Connaught Place It shows how market forces reshape urban spaces.

The restaurant boom began after the renovation of the Colonial Arcade in 2014. By 2017, dozens of restaurants, bars and cafes had opened, many of which took over first and second floor space that had long been vacant.

Atul Bhargava, president of the New Delhi Traders Association (NDTA), says, “Till about 20 years ago, there were barely ten major restaurants and bars in Connaught Place. Today there are over a hundred, and new ones keep opening every year.”

But this change came at the cost of a much more liberal commercial mix. Once home to piano shops, curio stores, bookshops, grocery stores and independent retailers, Connaught Place, which was developed by the British as a Georgian-style high street to serve as a premier cultural, high-end retail and culinary destination for the elite, is today primarily a food and beverage destination.

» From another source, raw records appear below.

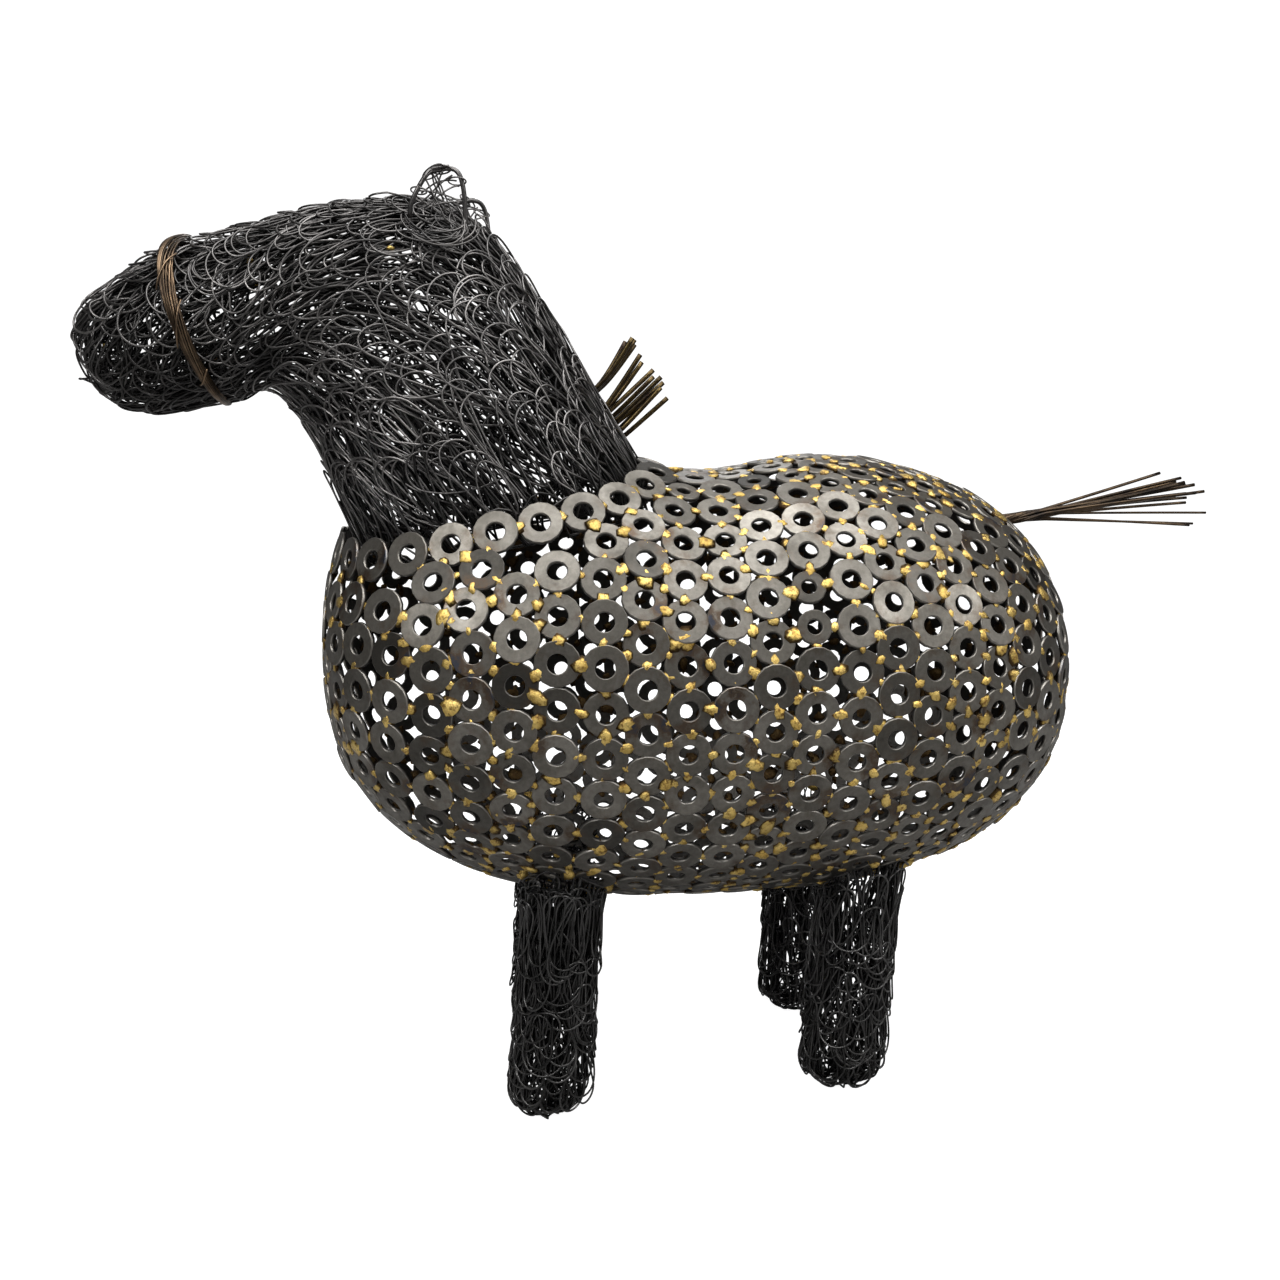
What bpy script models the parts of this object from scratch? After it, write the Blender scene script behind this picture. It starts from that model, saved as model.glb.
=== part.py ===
"""Pony sculpture of brazed steel washers and woven wire, standing on four woven legs.

Metres, Z up, head toward -X, the pony's left side toward -Y. Each object is one solid piece.
"""

import math

import bpy
import numpy as np

# Washer body
BODY_LENGTH = 0.4613
BODY_WIDTH = 0.278
BODY_HEIGHT = 0.2793
BODY_MID_X = -0.0029
BODY_MID_Z = 0.261
CHEST_RISE = 0.0221
CHEST_BLUNTNESS = 2.82
RUMP_BLUNTNESS = 2.81
SADDLE_DEPTH = 0.0142
SADDLE_SPREAD = 0.055
WASHER_THICKNESS = 0.0025
CELLS_LONG = 12
CELLS_WIDE = 6
CELLS_HIGH = 6
OPEN_SHARE = 0.41
RELAX_STEPS = 200
RELAX_PULL = 3.0
RELAX_RATE = 0.2

# Collar where the neck enters the body, seen from above
COLLAR_MID_X = -0.1275
COLLAR_LENGTH = 0.189
COLLAR_WIDTH = 0.180
COLLAR_CELLS_LONG = 4
COLLAR_CELLS_DOWN = 1
COLLAR_CELLS_WIDE = 4

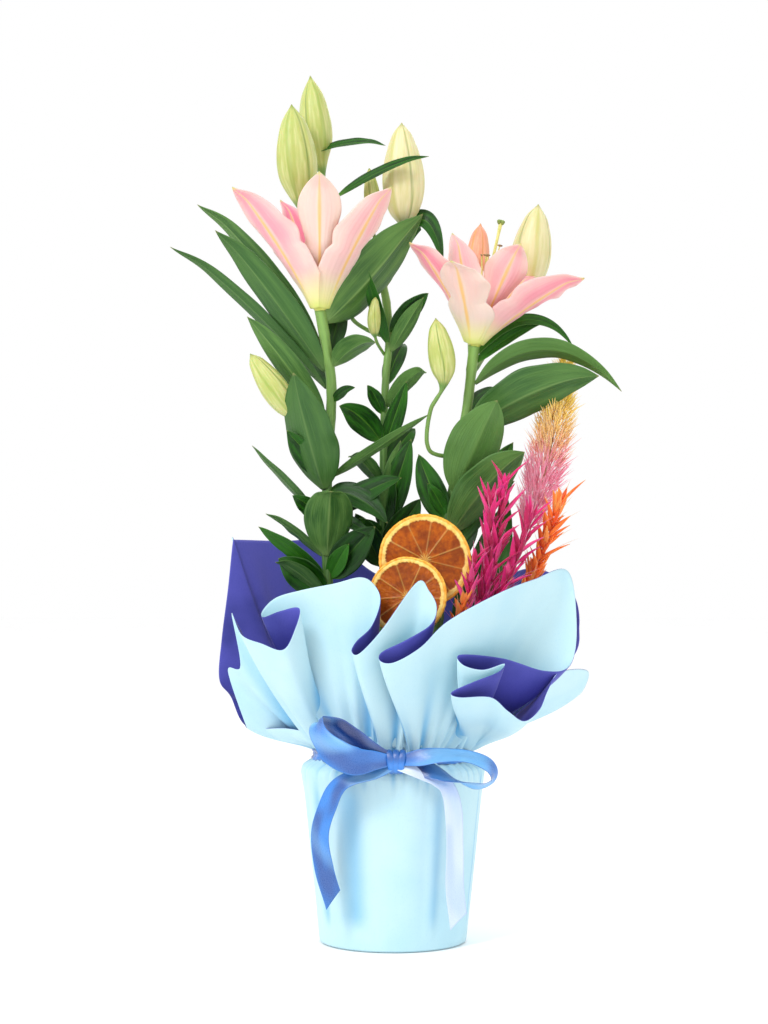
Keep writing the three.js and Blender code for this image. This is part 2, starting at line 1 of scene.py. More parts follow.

“Restaurants simply paid higher rents,” says Bhargava. “You can’t blame landlords for choosing tenants who give better returns. After all, it’s demand and supply,” he says.

Aditya Jain, who opened QBA in Connaught Place in 2004, says economics have strongly favored restaurants. Rising incomes encouraged eating out, while eateries could operate profitably from upper floors where rents were much lower than ground level.

He says, “Over time this reduced the diversity of businesses. Bookshops and music shops struggled with rising rents, while online shopping made it even more difficult for them to survive.” “There is a certain allure associated with owning a restaurant or café, which continues to attract new entrants.”

For architect Manit Rastogi, this trend exposes a deep gap in the way Indian cities think about cultural infrastructure. He points out that the urban planning framework in India largely regulates land use, but rarely addresses what might be called life use: the diversity of cultural and intellectual activity that sustains urban life.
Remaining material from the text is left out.